◆ INSTRUCTIONS FOR THE TASK: Restate, word for word, every line of the data.

◆ DATA LINES:
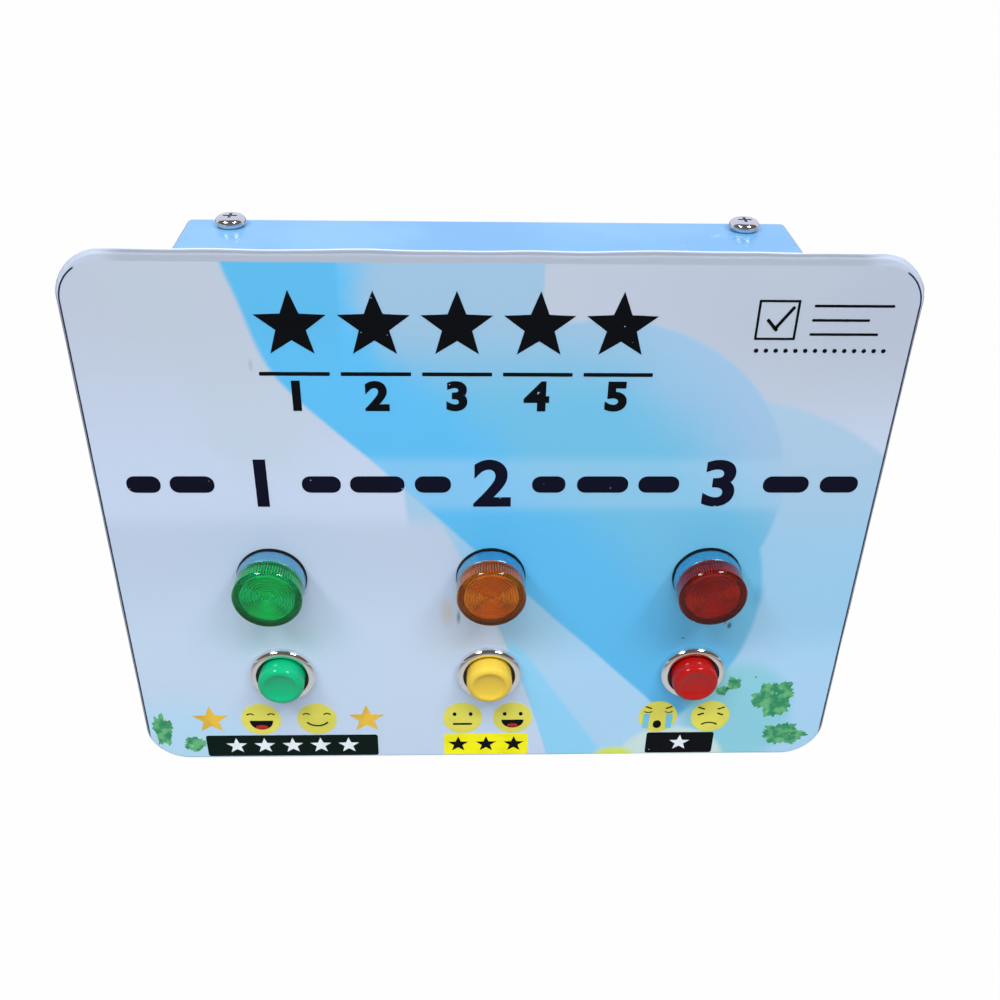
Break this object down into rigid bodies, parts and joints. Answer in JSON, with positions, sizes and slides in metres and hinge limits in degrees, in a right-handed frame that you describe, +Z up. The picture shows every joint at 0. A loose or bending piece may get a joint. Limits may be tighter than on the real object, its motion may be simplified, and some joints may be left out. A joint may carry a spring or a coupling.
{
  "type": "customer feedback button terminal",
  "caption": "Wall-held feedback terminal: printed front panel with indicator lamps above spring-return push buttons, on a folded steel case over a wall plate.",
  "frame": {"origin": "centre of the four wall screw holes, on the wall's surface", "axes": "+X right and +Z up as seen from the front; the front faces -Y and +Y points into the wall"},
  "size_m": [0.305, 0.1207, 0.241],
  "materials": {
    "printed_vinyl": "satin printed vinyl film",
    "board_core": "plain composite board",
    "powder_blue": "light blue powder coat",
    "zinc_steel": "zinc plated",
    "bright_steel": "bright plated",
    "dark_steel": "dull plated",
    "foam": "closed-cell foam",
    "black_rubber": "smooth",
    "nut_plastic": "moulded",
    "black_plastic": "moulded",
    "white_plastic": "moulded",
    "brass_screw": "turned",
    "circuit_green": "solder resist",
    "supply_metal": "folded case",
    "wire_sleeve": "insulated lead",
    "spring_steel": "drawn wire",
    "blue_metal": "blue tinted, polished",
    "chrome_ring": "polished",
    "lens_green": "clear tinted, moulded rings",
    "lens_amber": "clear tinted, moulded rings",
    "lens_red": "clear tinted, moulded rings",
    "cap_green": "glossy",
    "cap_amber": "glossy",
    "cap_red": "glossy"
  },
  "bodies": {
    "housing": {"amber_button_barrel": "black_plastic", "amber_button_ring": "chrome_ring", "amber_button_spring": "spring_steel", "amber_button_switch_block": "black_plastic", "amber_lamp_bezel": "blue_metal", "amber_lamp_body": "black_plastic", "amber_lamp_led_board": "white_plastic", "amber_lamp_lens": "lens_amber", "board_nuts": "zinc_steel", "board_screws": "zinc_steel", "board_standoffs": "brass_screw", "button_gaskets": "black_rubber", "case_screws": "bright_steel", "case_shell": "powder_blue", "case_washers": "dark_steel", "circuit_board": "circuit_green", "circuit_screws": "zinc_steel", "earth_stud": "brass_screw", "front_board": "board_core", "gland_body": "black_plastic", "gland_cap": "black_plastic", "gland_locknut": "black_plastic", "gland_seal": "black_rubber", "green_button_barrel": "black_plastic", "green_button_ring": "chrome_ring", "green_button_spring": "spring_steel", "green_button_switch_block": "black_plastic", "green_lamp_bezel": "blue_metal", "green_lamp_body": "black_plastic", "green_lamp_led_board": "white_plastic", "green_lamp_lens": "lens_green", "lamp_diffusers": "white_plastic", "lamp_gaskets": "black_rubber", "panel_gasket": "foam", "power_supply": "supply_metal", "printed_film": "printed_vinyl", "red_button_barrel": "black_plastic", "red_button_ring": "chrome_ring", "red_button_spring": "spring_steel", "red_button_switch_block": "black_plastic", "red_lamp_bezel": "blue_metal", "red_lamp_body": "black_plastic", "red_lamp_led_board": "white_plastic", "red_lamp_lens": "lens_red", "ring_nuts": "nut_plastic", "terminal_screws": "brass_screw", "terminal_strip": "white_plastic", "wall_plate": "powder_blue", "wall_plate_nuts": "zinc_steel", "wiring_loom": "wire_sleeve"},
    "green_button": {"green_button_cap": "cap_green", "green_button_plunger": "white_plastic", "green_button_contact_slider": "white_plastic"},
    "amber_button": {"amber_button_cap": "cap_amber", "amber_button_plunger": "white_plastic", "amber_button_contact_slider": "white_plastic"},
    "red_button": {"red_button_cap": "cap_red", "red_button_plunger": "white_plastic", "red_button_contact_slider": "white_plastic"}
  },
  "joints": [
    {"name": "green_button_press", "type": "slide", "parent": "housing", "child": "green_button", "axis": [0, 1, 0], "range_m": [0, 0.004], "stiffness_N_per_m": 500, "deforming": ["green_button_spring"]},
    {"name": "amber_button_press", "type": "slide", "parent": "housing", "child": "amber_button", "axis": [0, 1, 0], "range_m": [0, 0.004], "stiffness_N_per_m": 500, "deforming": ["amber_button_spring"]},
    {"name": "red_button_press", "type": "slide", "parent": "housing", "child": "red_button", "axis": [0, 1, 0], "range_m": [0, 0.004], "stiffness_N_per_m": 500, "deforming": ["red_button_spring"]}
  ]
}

◆ REPLY:
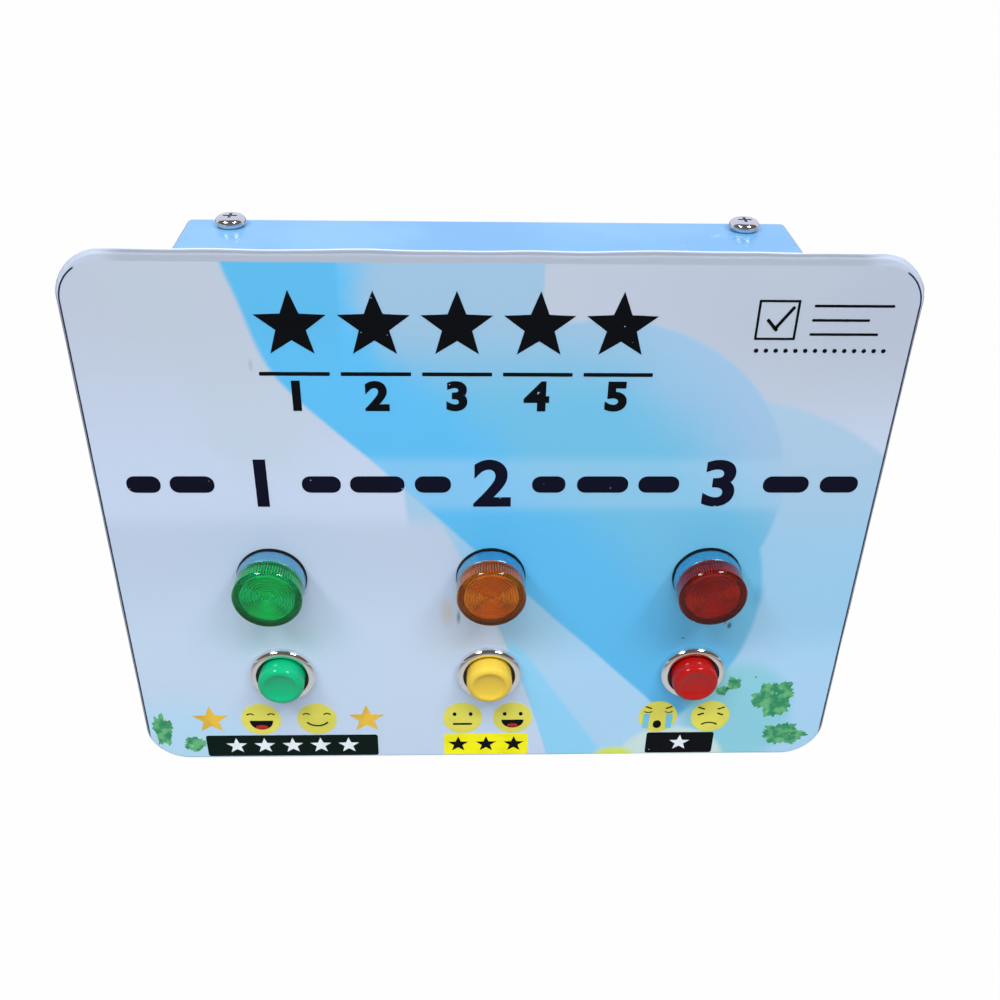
Break this object down into rigid bodies, parts and joints. Answer in JSON, with positions, sizes and slides in metres and hinge limits in degrees, in a right-handed frame that you describe, +Z up. The picture shows every joint at 0. A loose or bending piece may get a joint. Limits may be tighter than on the real object, its motion may be simplified, and some joints may be left out. A joint may carry a spring or a coupling.
{
  "type": "customer feedback button terminal",
  "caption": "Wall-held feedback terminal: printed front panel with indicator lamps above spring-return push buttons, on a folded steel case over a wall plate.",
  "frame": {"origin": "centre of the four wall screw holes, on the wall's surface", "axes": "+X right and +Z up as seen from the front; the front faces -Y and +Y points into the wall"},
  "size_m": [0.305, 0.1207, 0.241],
  "materials": {
    "printed_vinyl": "satin printed vinyl film",
    "board_core": "plain composite board",
    "powder_blue": "light blue powder coat",
    "zinc_steel": "zinc plated",
    "bright_steel": "bright plated",
    "dark_steel": "dull plated",
    "foam": "closed-cell foam",
    "black_rubber": "smooth",
    "nut_plastic": "moulded",
    "black_plastic": "moulded",
    "white_plastic": "moulded",
    "brass_screw": "turned",
    "circuit_green": "solder resist",
    "supply_metal": "folded case",
    "wire_sleeve": "insulated lead",
    "spring_steel": "drawn wire",
    "blue_metal": "blue tinted, polished",
    "chrome_ring": "polished",
    "lens_green": "clear tinted, moulded rings",
    "lens_amber": "clear tinted, moulded rings",
    "lens_red": "clear tinted, moulded rings",
    "cap_green": "glossy",
    "cap_amber": "glossy",
    "cap_red": "glossy"
  },
  "bodies": {
    "housing": {"amber_button_barrel": "black_plastic", "amber_button_ring": "chrome_ring", "amber_button_spring": "spring_steel", "amber_button_switch_block": "black_plastic", "amber_lamp_bezel": "blue_metal", "amber_lamp_body": "black_plastic", "amber_lamp_led_board": "white_plastic", "amber_lamp_lens": "lens_amber", "board_nuts": "zinc_steel", "board_screws": "zinc_steel", "board_standoffs": "brass_screw", "button_gaskets": "black_rubber", "case_screws": "bright_steel", "case_shell": "powder_blue", "case_washers": "dark_steel", "circuit_board": "circuit_green", "circuit_screws": "zinc_steel", "earth_stud": "brass_screw", "front_board": "board_core", "gland_body": "black_plastic", "gland_cap": "black_plastic", "gland_locknut": "black_plastic", "gland_seal": "black_rubber", "green_button_barrel": "black_plastic", "green_button_ring": "chrome_ring", "green_button_spring": "spring_steel", "green_button_switch_block": "black_plastic", "green_lamp_bezel": "blue_metal", "green_lamp_body": "black_plastic", "green_lamp_led_board": "white_plastic", "green_lamp_lens": "lens_green", "lamp_diffusers": "white_plastic", "lamp_gaskets": "black_rubber", "panel_gasket": "foam", "power_supply": "supply_metal", "printed_film": "printed_vinyl", "red_button_barrel": "black_plastic", "red_button_ring": "chrome_ring", "red_button_spring": "spring_steel", "red_button_switch_block": "black_plastic", "red_lamp_bezel": "blue_metal", "red_lamp_body": "black_plastic", "red_lamp_led_board": "white_plastic", "red_lamp_lens": "lens_red", "ring_nuts": "nut_plastic", "terminal_screws": "brass_screw", "terminal_strip": "white_plastic", "wall_plate": "powder_blue", "wall_plate_nuts": "zinc_steel", "wiring_loom": "wire_sleeve"},
    "green_button": {"green_button_cap": "cap_green", "green_button_plunger": "white_plastic", "green_button_contact_slider": "white_plastic"},
    "amber_button": {"amber_button_cap": "cap_amber", "amber_button_plunger": "white_plastic", "amber_button_contact_slider": "white_plastic"},
    "red_button": {"red_button_cap": "cap_red", "red_button_plunger": "white_plastic", "red_button_contact_slider": "white_plastic"}
  },
  "joints": [
    {"name": "green_button_press", "type": "slide", "parent": "housing", "child": "green_button", "axis": [0, 1, 0], "range_m": [0, 0.004], "stiffness_N_per_m": 500, "deforming": ["green_button_spring"]},
    {"name": "amber_button_press", "type": "slide", "parent": "housing", "child": "amber_button", "axis": [0, 1, 0], "range_m": [0, 0.004], "stiffness_N_per_m": 500, "deforming": ["amber_button_spring"]},
    {"name": "red_button_press", "type": "slide", "parent": "housing", "child": "red_button", "axis": [0, 1, 0], "range_m": [0, 0.004], "stiffness_N_per_m": 500, "deforming": ["red_button_spring"]}
  ]
}